(What is asked) Each entry has to be copied exactly, with nothing missed.

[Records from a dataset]
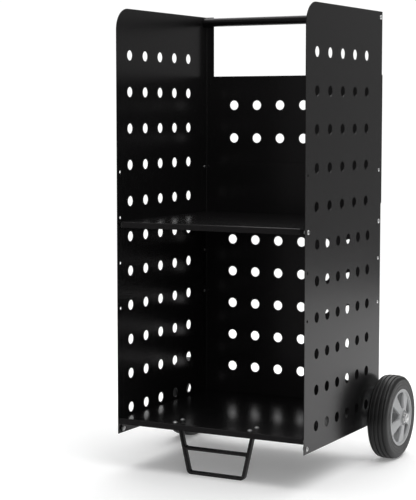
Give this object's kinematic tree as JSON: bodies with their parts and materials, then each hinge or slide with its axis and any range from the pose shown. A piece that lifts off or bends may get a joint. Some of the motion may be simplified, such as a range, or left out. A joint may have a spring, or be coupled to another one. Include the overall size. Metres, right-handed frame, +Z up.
{
  "type": "fireside log cart",
  "caption": "Open-fronted sheet-steel log rack on two rubber-tyred wheels and a bent front stand, with a mid shelf, perforated sides and back, and a tube handle.",
  "frame": {"origin": "on the floor under the middle of the overall width and depth", "axes": "+Z up, the open front towards -Y, +X to the right-hand side panel as seen from the front"},
  "size_m": [0.6406, 0.513, 1.063],
  "materials": {
    "black_steel": "satin black powder coat on sheet steel, bar and tube",
    "zinc": "bright zinc plate",
    "bright_steel": "bright drawn steel rod",
    "tyre": "solid rubber, matt, fine grained",
    "rim": "silver-grey moulded plastic",
    "bush": "natural nylon"
  },
  "bodies": {
    "cabinet": {"side_panel_left": "black_steel", "side_panel_right": "black_steel", "upper_back_panel": "black_steel", "lower_back_panel": "black_steel", "mid_shelf": "black_steel", "bottom_shelf": "black_steel", "mid_shelf_bolts": "zinc", "mid_shelf_nuts": "zinc", "bottom_shelf_bolts": "zinc", "bottom_shelf_nuts": "zinc", "upper_back_rivets": "black_steel", "lower_back_rivets": "zinc", "handle_tube": "black_steel", "handle_end_plugs": "zinc", "handle_screws": "zinc", "stand_bow": "black_steel", "stand_crossbar": "black_steel", "stand_plates": "black_steel", "stand_bolts": "zinc", "stand_nuts": "zinc", "axle_rod": "bright_steel", "axle_inner_nuts": "zinc", "axle_lock_nuts": "zinc", "axle_washers": "zinc", "axle_cap_nuts": "zinc"},
    "wheel_left": {"rim_left": "rim", "tyre_left": "tyre", "hub_bush_left": "bush"},
    "wheel_right": {"rim_right": "rim", "tyre_right": "tyre", "hub_bush_right": "bush"}
  },
  "joints": [
    {"name": "wheel_left_spin", "type": "hinge", "parent": "cabinet", "child": "wheel_left", "pos_m": [-0.2765, 0.1565, 0.1], "axis": [1, 0, 0], "continuous": true},
    {"name": "wheel_right_spin", "type": "hinge", "parent": "cabinet", "child": "wheel_right", "pos_m": [0.2765, 0.1565, 0.1], "axis": [1, 0, 0], "continuous": true}
  ]
}
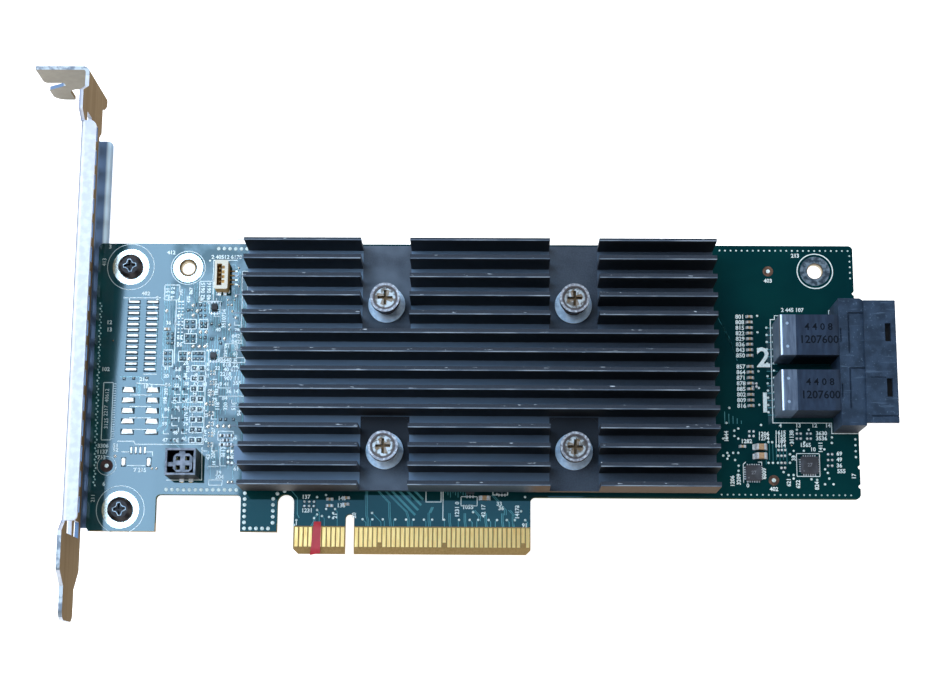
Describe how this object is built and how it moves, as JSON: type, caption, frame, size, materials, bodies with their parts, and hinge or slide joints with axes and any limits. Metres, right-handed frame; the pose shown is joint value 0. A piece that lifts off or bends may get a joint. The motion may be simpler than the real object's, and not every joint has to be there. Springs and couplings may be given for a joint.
{
  "type": "raid controller card",
  "caption": "Internal storage controller card with slot bracket, finned heat sink, twin cable receptacle and gold edge contacts.",
  "frame": {"origin": "middle of the key notch at the edge contacts' lower edge, on the component face of the board", "axes": "+X along the card away from the slot bracket, +Y up the bracket away from the edge contacts, +Z out of the component face"},
  "size_m": [0.188, 0.1218, 0.0252],
  "materials": {
    "solder_mask": "satin teal green solder mask",
    "contact_gold": "gold plated",
    "nickel_plated_steel": "nickel plated, lightly brushed",
    "black_screw": "black oxide",
    "black_anodised": "black anodised, sawn and milled",
    "plated_screw": "bright nickel plated",
    "spring_steel": "drawn wire",
    "washer_steel": "zinc plated",
    "retainer_steel": "tin plated",
    "chip_epoxy": "moulded epoxy",
    "thermal_pad": "soft filled silicone",
    "ferrite": "pressed ferrite",
    "shell_plastic": "moulded, fine spark texture",
    "port_plastic": "moulded, fine spark texture",
    "end_plate_steel": "dull plated",
    "cream_nylon": "moulded cream nylon",
    "tinned_contact": "tinned",
    "header_plastic": "moulded black",
    "capacitor_ceramic": "fired ceramic with tinned ends",
    "resistor_ceramic": "coated ceramic with tinned ends",
    "red_tape_film": "thin red film"
  },
  "bodies": {
    "root": {"circuit_board": "solder_mask", "edge_contacts_front": "contact_gold", "edge_contacts_back": "contact_gold", "bracket": "nickel_plated_steel", "bracket_screws": "black_screw", "heat_sink": "black_anodised", "heat_sink_screws": "plated_screw", "screw_springs": "spring_steel", "screw_washers": "washer_steel", "screw_retainers": "retainer_steel", "controller_chip": "chip_epoxy", "controller_thermal_pad": "thermal_pad", "memory_chips": "chip_epoxy", "memory_thermal_pads": "thermal_pad", "power_inductors": "ferrite", "receptacle_housing": "shell_plastic", "port_body_1": "port_plastic", "port_body_2": "port_plastic", "port_end_plate_1": "end_plate_steel", "port_end_plate_2": "end_plate_steel", "port_contacts": "contact_gold", "debug_header": "cream_nylon", "debug_header_contacts": "tinned_contact", "cable_header": "header_plastic", "cable_header_contacts": "tinned_contact", "small_ics": "chip_epoxy", "qfn_chips": "chip_epoxy", "bulk_capacitors": "capacitor_ceramic", "chip_capacitors": "capacitor_ceramic", "chip_resistors": "resistor_ceramic", "red_tape": "red_tape_film"}
  },
  "joints": []
}
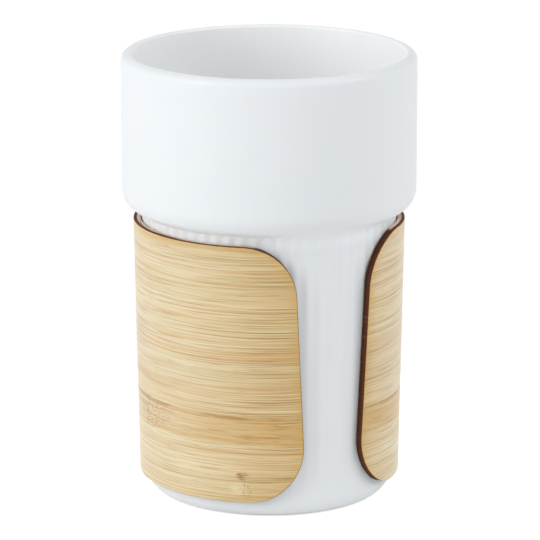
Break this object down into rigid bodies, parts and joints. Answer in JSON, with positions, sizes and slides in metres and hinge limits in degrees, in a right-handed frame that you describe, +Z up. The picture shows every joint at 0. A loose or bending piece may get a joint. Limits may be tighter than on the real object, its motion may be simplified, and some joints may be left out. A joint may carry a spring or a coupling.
{
  "type": "tumbler",
  "caption": "Porcelain tumbler with a wide upper band over a reeded tapered waist, gripped in a slip-off moulded bamboo sleeve that is open on one side.",
  "frame": {"origin": "centre of the foot, on the plane that the cup stands on", "axes": "+Z up along the cup's axis; -Y through the middle of the sleeve's opening; +X to the right when facing that opening"},
  "size_m": [0.084, 0.084, 0.1275],
  "materials": {
    "porcelain": "cool white glaze, semi-gloss, bare bisque on the foot ring",
    "bamboo": "matt light bamboo veneer, grain round the cup, scorched dark brown cut edges"
  },
  "bodies": {
    "cup": {"porcelain_cup": "porcelain"},
    "sleeve": {"bamboo_sleeve": "bamboo"}
  },
  "joints": [
    {"name": "sleeve_slide", "type": "slide", "parent": "cup", "child": "sleeve", "axis": [0, 0, -1], "range_m": [0, 0.082]}
  ]
}
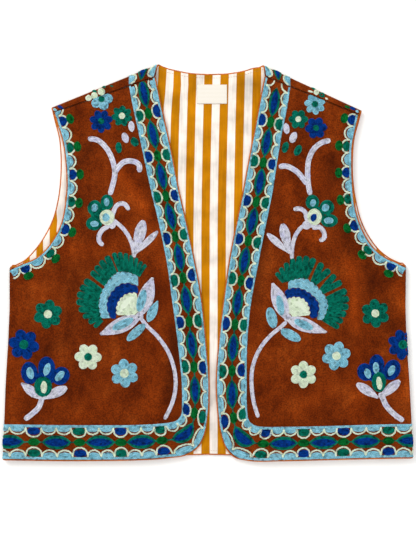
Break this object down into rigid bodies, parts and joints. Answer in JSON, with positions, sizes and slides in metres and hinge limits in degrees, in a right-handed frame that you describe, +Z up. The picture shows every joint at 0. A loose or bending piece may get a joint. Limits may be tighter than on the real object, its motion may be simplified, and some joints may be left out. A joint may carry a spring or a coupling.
{
  "type": "waistcoat",
  "caption": "Sleeveless open waistcoat laid flat: velvet with embroidered borders and flowers on the fronts, over a striped cotton lining.",
  "frame": {"origin": "middle of the garment's bounding box, on the surface it lies on", "axes": "+X to the right as the garment is seen from above, +Y from the hem towards the neck, +Z up from the surface"},
  "size_m": [0.5475, 0.5301, 0.0099],
  "materials": {
    "velvet": "rust-brown cotton velvet with chain-stitch embroidery",
    "lining": "cotton with mustard and off-white stripes",
    "label": "woven ribbon"
  },
  "bodies": {
    "root": {"back_velvet": "velvet", "front_left_velvet": "velvet", "front_right_velvet": "velvet", "back_lining": "lining", "front_left_lining": "lining", "front_right_lining": "lining", "label": "label"}
  },
  "joints": []
}
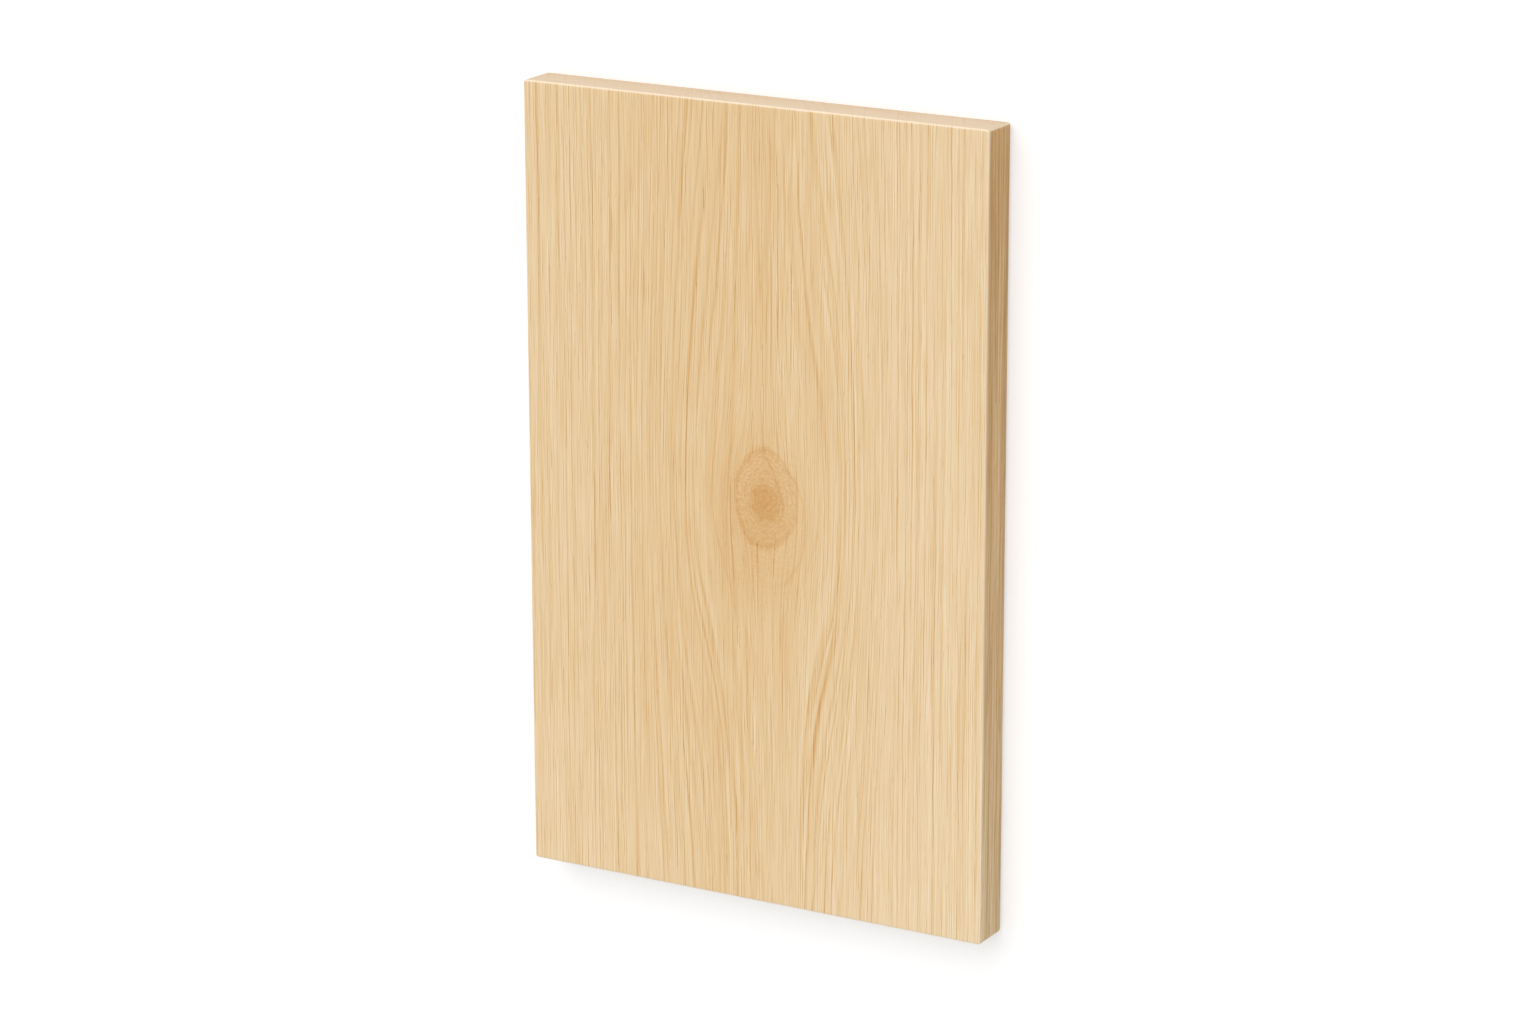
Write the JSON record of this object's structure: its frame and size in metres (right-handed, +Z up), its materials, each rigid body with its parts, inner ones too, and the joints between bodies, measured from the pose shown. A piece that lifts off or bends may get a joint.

(Solution for this task)
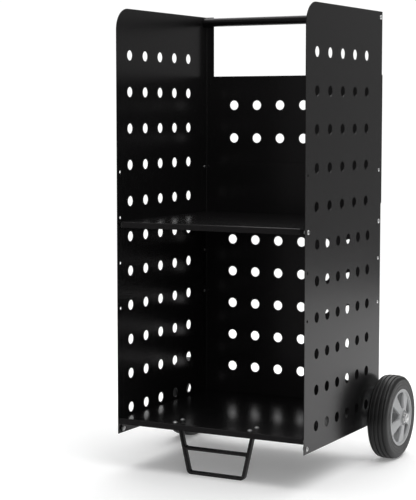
Give this object's kinematic tree as JSON: bodies with their parts and materials, then each hinge or slide with its axis and any range from the pose shown. A piece that lifts off or bends may get a joint. Some of the motion may be simplified, such as a range, or left out. A joint may have a spring, or be coupled to another one. Include the overall size. Metres, right-handed frame, +Z up.
{
  "type": "fireside log cart",
  "caption": "Open-fronted sheet-steel log rack on two rubber-tyred wheels and a bent front stand, with a mid shelf, perforated sides and back, and a tube handle.",
  "frame": {"origin": "on the floor under the middle of the overall width and depth", "axes": "+Z up, the open front towards -Y, +X to the right-hand side panel as seen from the front"},
  "size_m": [0.6406, 0.513, 1.063],
  "materials": {
    "black_steel": "satin black powder coat on sheet steel, bar and tube",
    "zinc": "bright zinc plate",
    "bright_steel": "bright drawn steel rod",
    "tyre": "solid rubber, matt, fine grained",
    "rim": "silver-grey moulded plastic",
    "bush": "natural nylon"
  },
  "bodies": {
    "cabinet": {"side_panel_left": "black_steel", "side_panel_right": "black_steel", "upper_back_panel": "black_steel", "lower_back_panel": "black_steel", "mid_shelf": "black_steel", "bottom_shelf": "black_steel", "mid_shelf_bolts": "zinc", "mid_shelf_nuts": "zinc", "bottom_shelf_bolts": "zinc", "bottom_shelf_nuts": "zinc", "upper_back_rivets": "black_steel", "lower_back_rivets": "zinc", "handle_tube": "black_steel", "handle_end_plugs": "zinc", "handle_screws": "zinc", "stand_bow": "black_steel", "stand_crossbar": "black_steel", "stand_plates": "black_steel", "stand_bolts": "zinc", "stand_nuts": "zinc", "axle_rod": "bright_steel", "axle_inner_nuts": "zinc", "axle_lock_nuts": "zinc", "axle_washers": "zinc", "axle_cap_nuts": "zinc"},
    "wheel_left": {"rim_left": "rim", "tyre_left": "tyre", "hub_bush_left": "bush"},
    "wheel_right": {"rim_right": "rim", "tyre_right": "tyre", "hub_bush_right": "bush"}
  },
  "joints": [
    {"name": "wheel_left_spin", "type": "hinge", "parent": "cabinet", "child": "wheel_left", "pos_m": [-0.2765, 0.1565, 0.1], "axis": [1, 0, 0], "continuous": true},
    {"name": "wheel_right_spin", "type": "hinge", "parent": "cabinet", "child": "wheel_right", "pos_m": [0.2765, 0.1565, 0.1], "axis": [1, 0, 0], "continuous": true}
  ]
}
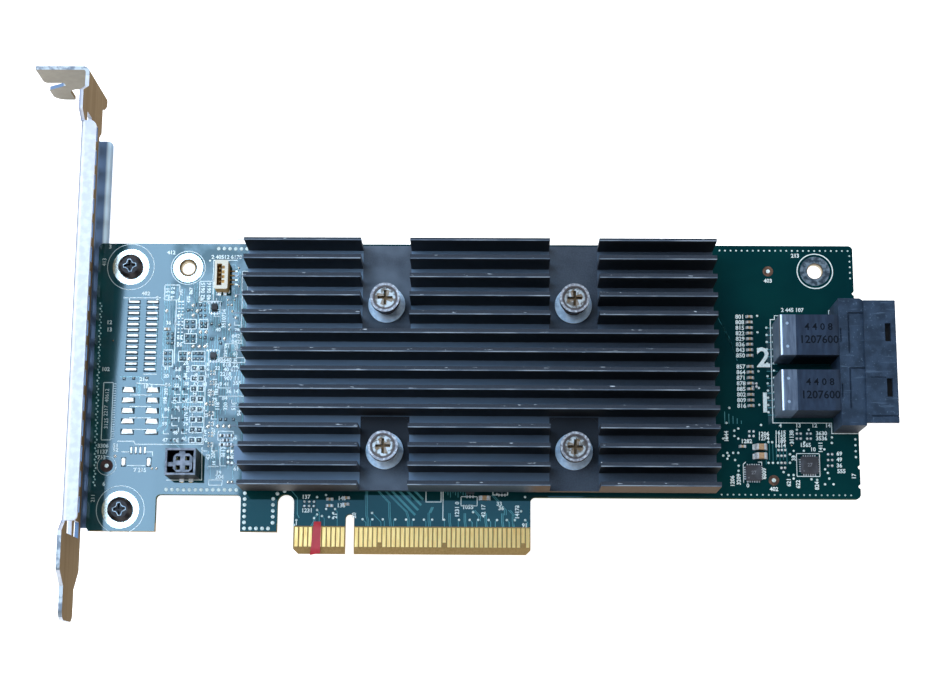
Describe how this object is built and how it moves, as JSON: type, caption, frame, size, materials, bodies with their parts, and hinge or slide joints with axes and any limits. Metres, right-handed frame; the pose shown is joint value 0. A piece that lifts off or bends may get a joint. The motion may be simpler than the real object's, and not every joint has to be there. Springs and couplings may be given for a joint.
{
  "type": "raid controller card",
  "caption": "Internal storage controller card with slot bracket, finned heat sink, twin cable receptacle and gold edge contacts.",
  "frame": {"origin": "middle of the key notch at the edge contacts' lower edge, on the component face of the board", "axes": "+X along the card away from the slot bracket, +Y up the bracket away from the edge contacts, +Z out of the component face"},
  "size_m": [0.188, 0.1218, 0.0252],
  "materials": {
    "solder_mask": "satin teal green solder mask",
    "contact_gold": "gold plated",
    "nickel_plated_steel": "nickel plated, lightly brushed",
    "black_screw": "black oxide",
    "black_anodised": "black anodised, sawn and milled",
    "plated_screw": "bright nickel plated",
    "spring_steel": "drawn wire",
    "washer_steel": "zinc plated",
    "retainer_steel": "tin plated",
    "chip_epoxy": "moulded epoxy",
    "thermal_pad": "soft filled silicone",
    "ferrite": "pressed ferrite",
    "shell_plastic": "moulded, fine spark texture",
    "port_plastic": "moulded, fine spark texture",
    "end_plate_steel": "dull plated",
    "cream_nylon": "moulded cream nylon",
    "tinned_contact": "tinned",
    "header_plastic": "moulded black",
    "capacitor_ceramic": "fired ceramic with tinned ends",
    "resistor_ceramic": "coated ceramic with tinned ends",
    "red_tape_film": "thin red film"
  },
  "bodies": {
    "root": {"circuit_board": "solder_mask", "edge_contacts_front": "contact_gold", "edge_contacts_back": "contact_gold", "bracket": "nickel_plated_steel", "bracket_screws": "black_screw", "heat_sink": "black_anodised", "heat_sink_screws": "plated_screw", "screw_springs": "spring_steel", "screw_washers": "washer_steel", "screw_retainers": "retainer_steel", "controller_chip": "chip_epoxy", "controller_thermal_pad": "thermal_pad", "memory_chips": "chip_epoxy", "memory_thermal_pads": "thermal_pad", "power_inductors": "ferrite", "receptacle_housing": "shell_plastic", "port_body_1": "port_plastic", "port_body_2": "port_plastic", "port_end_plate_1": "end_plate_steel", "port_end_plate_2": "end_plate_steel", "port_contacts": "contact_gold", "debug_header": "cream_nylon", "debug_header_contacts": "tinned_contact", "cable_header": "header_plastic", "cable_header_contacts": "tinned_contact", "small_ics": "chip_epoxy", "qfn_chips": "chip_epoxy", "bulk_capacitors": "capacitor_ceramic", "chip_capacitors": "capacitor_ceramic", "chip_resistors": "resistor_ceramic", "red_tape": "red_tape_film"}
  },
  "joints": []
}
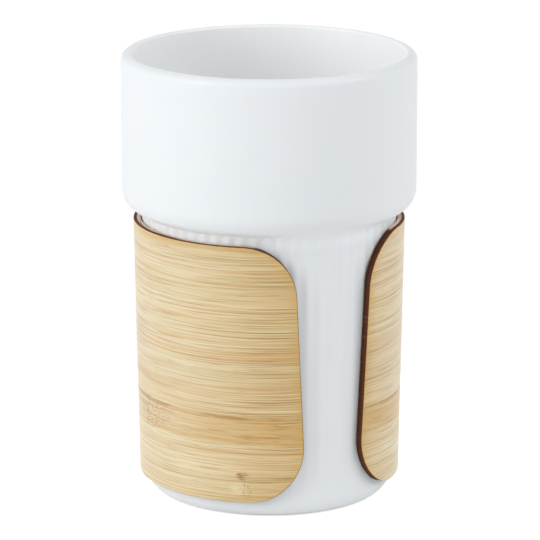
Break this object down into rigid bodies, parts and joints. Answer in JSON, with positions, sizes and slides in metres and hinge limits in degrees, in a right-handed frame that you describe, +Z up. The picture shows every joint at 0. A loose or bending piece may get a joint. Limits may be tighter than on the real object, its motion may be simplified, and some joints may be left out. A joint may carry a spring or a coupling.
{
  "type": "tumbler",
  "caption": "Porcelain tumbler with a wide upper band over a reeded tapered waist, gripped in a slip-off moulded bamboo sleeve that is open on one side.",
  "frame": {"origin": "centre of the foot, on the plane that the cup stands on", "axes": "+Z up along the cup's axis; -Y through the middle of the sleeve's opening; +X to the right when facing that opening"},
  "size_m": [0.084, 0.084, 0.1275],
  "materials": {
    "porcelain": "cool white glaze, semi-gloss, bare bisque on the foot ring",
    "bamboo": "matt light bamboo veneer, grain round the cup, scorched dark brown cut edges"
  },
  "bodies": {
    "cup": {"porcelain_cup": "porcelain"},
    "sleeve": {"bamboo_sleeve": "bamboo"}
  },
  "joints": [
    {"name": "sleeve_slide", "type": "slide", "parent": "cup", "child": "sleeve", "axis": [0, 0, -1], "range_m": [0, 0.082]}
  ]
}
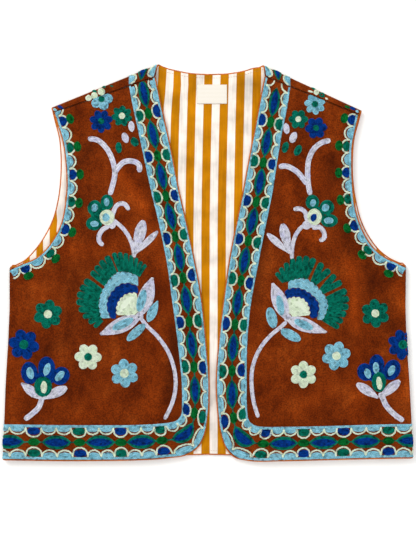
Break this object down into rigid bodies, parts and joints. Answer in JSON, with positions, sizes and slides in metres and hinge limits in degrees, in a right-handed frame that you describe, +Z up. The picture shows every joint at 0. A loose or bending piece may get a joint. Limits may be tighter than on the real object, its motion may be simplified, and some joints may be left out. A joint may carry a spring or a coupling.
{
  "type": "waistcoat",
  "caption": "Sleeveless open waistcoat laid flat: velvet with embroidered borders and flowers on the fronts, over a striped cotton lining.",
  "frame": {"origin": "middle of the garment's bounding box, on the surface it lies on", "axes": "+X to the right as the garment is seen from above, +Y from the hem towards the neck, +Z up from the surface"},
  "size_m": [0.5475, 0.5301, 0.0099],
  "materials": {
    "velvet": "rust-brown cotton velvet with chain-stitch embroidery",
    "lining": "cotton with mustard and off-white stripes",
    "label": "woven ribbon"
  },
  "bodies": {
    "root": {"back_velvet": "velvet", "front_left_velvet": "velvet", "front_right_velvet": "velvet", "back_lining": "lining", "front_left_lining": "lining", "front_right_lining": "lining", "label": "label"}
  },
  "joints": []
}
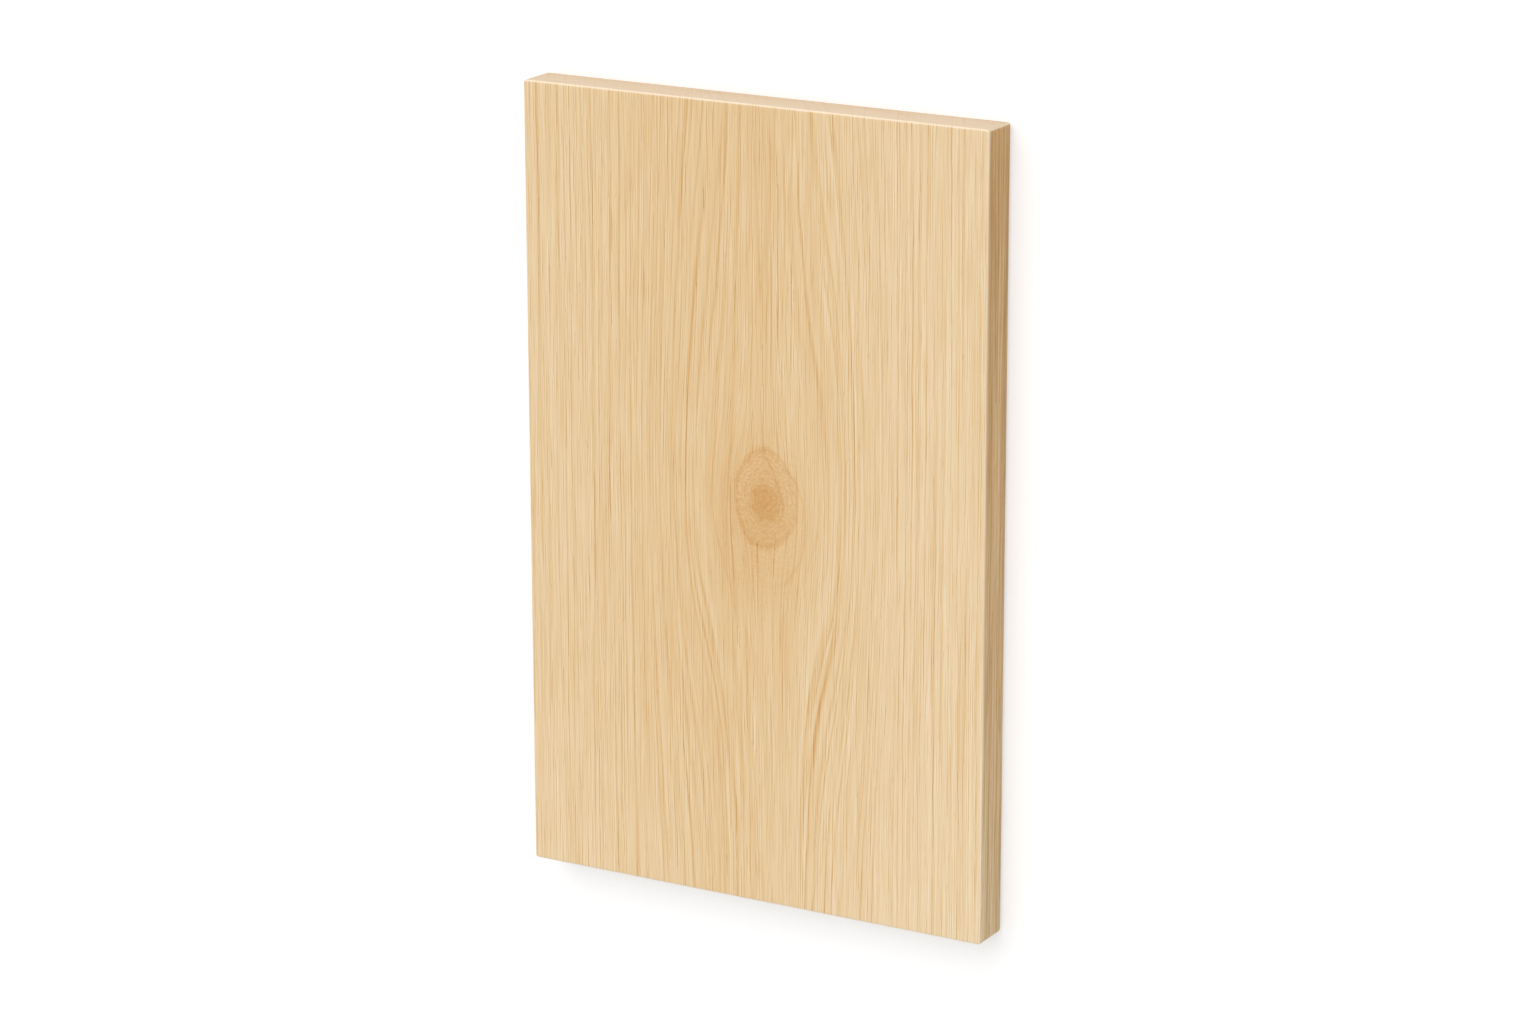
Write the JSON record of this object's structure: its frame and size in metres (right-handed, +Z up), its materials, each rigid body with its parts, inner ones too, and the joints between bodies, measured from the pose shown. A piece that lifts off or bends may get a joint.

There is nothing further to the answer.